If ever there was a year for GBM to break the shackles, 2012 was surely going to be it. The show has branded itself the GastrOlympics to cash in on our obsession with all things connected to the London games.

Chefs from all corners of the UK are challenged to produce Olympic-inspired dishes – from the dizzyingly eccentric to the downright impractical – which are deemed fit to strike gold at a four-course gala banquet.

But, alas, in spite of this topical twist, the show remains in the graveyard slot on BBC2.

It's rather odd for chefs who spend a zillion hours in the kitchen to be tantalised with a prize which invites them to simply do more of the same.

But the chefs seem to relish the challenge. There is genuine competition and tension in the kitchen . . . never more so than last night.

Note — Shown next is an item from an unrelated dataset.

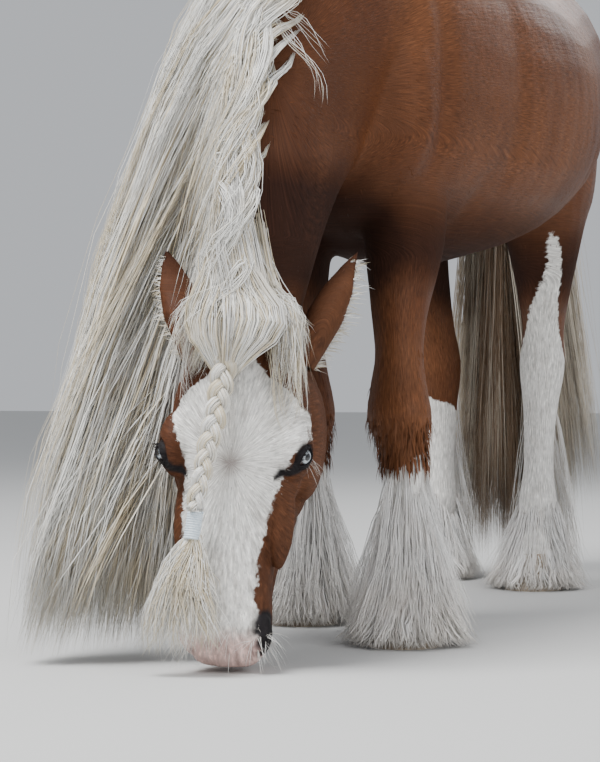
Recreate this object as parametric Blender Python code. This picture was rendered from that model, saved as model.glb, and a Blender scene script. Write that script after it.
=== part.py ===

This week, the North West of England is in the spotlight, with returning contenders Johnnie Mountain and Aiden Byrne, locking horns with newcomer Simon Rogan.

On Monday, the northern lads sought to dazzle with their starters, including foie gras ice cream and truffle custard. Last night the question was, who would prevail in the fish course?

Johnnie – in last place after the first round – concocted a Recreation of the Sea with 'sand' made from crushed ice cream cornets and bits of silly shrapnel. And, crucially, precious little fish. I've seen similar looking mush washed up on Barmouth beach.

Aiden made beetroot poached salmon, caviar, razor clam, citrus and fennel salad, and early leader Simon served up lobster with pickled beetroot, sweet apple and cuckoo flower paste. Both with oodles of fish.

And so, even a beans on toast junkie could see what was coming. Big marks for Aiden and Simon, and 2/10 for poor Johnnie. It was all too much.

He threw a hissy fit, swore a lot, crashed some pans in the store room, and flounced off.

Will Johnny be back tomorrow? Who knows. But he'll be no loss to the final banquet.

His ego leaves little room for anything else on his plate. Now he can skulk away and rustle up a Heston-style experimental feast . . . perhaps a giant brandy snap dessert in the shape of a pram, filled with jellied toys, which he can throw out to his heart's content.

Like Johnny's antics, The Great British Menu is gormlessly stupid. The judges – Matthew Fort, Prue Leith and Oliver Payton – are comically pompous, the voiceover hugely condescending, and the dishes impractical and elitist.

But there's no denying that, as each group of warring regional foodies lock horns, the intoxicating mix of ego, eccentricity and quest for perfection is mischievously fun to watch.